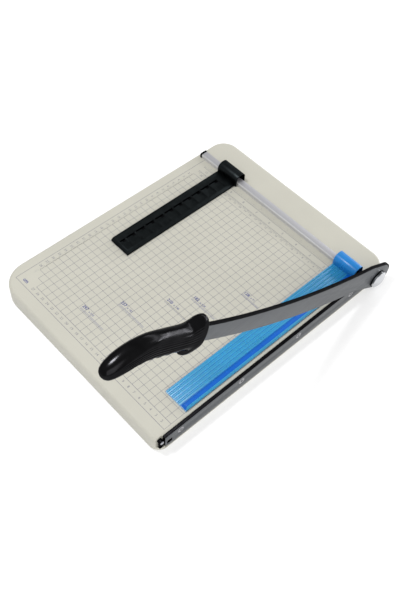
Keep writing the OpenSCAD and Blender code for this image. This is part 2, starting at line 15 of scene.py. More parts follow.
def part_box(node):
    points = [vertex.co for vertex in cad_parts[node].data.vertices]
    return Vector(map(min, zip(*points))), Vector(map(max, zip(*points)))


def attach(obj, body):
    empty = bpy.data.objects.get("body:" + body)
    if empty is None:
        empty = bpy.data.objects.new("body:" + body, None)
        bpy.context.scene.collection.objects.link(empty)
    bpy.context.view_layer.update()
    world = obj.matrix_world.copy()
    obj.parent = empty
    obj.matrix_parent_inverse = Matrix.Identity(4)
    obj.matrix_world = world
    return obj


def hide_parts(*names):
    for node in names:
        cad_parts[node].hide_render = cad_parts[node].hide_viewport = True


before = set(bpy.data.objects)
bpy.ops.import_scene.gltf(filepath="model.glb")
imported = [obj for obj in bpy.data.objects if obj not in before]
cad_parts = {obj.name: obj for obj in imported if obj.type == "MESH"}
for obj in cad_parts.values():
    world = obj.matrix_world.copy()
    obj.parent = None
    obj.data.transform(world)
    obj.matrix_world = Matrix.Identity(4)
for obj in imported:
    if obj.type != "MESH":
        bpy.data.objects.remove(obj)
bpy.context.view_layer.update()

MM = 0.001
NEAR_MARGIN = 29.0
base_low, base_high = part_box("base_shell")
cutter_origin = Vector((base_high.x, base_low.y + NEAR_MARGIN * MM, base_high.z))

# Sizes that repeat those of the CAD model, in millimetres
BASE_H = 25.0
FIXED_BLADE_T = 4.5
FIXED_BLADE_Y = (-17.5, 365.0)
FIXED_BLADE_Z = (-22.0, 2.0)
BLADE_SCREWS_Y = (6.5, 104.5, 204.5, 304.0)
BLADE_SCREWS_Z = -8.0
PIVOT_Y = 353.0
PIVOT_Z = -11.5
SHANK_BORE_R = 5.05
ARM_ANGLE = math.radians(33.0)
ARM_X = (0.2, 4.2)
REST_GAP = 0.3

# How far a cutting solid reaches beyond the surface that it cuts
OVERCUT = 1.0


def at(x, y, z):
    """A point of the cutter, in millimetres, as a point of the frame."""
    return cutter_origin + Vector((x, y, z)) * MM


# ------------------------------------------------------------------ mesh helpers


def new_piece(name, points, faces):
    """A mesh object from points in millimetres."""
    mesh = bpy.data.meshes.new(name)
    mesh.from_pydata([at(*p) for p in points], [], faces)
    mesh.validate()
    piece = bpy.data.objects.new(name, mesh)
    bpy.context.scene.collection.objects.link(piece)
    recalculate_normals(piece)
    return piece


def recalculate_normals(piece):
    work = bmesh.new()
    work.from_mesh(piece.data)
    bmesh.ops.recalc_face_normals(work, faces=work.faces)
    work.to_mesh(piece.data)
    work.free()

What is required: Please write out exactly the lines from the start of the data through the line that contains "points = [vertex.co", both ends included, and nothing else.

Result:
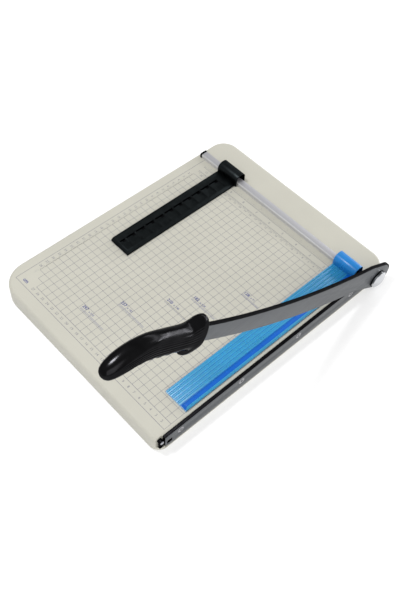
Keep writing the OpenSCAD and Blender code for this image. This is part 2, starting at line 15 of scene.py. More parts follow.
def part_box(node):
    points = [vertex.co for vertex in cad_parts[node].data.vertices]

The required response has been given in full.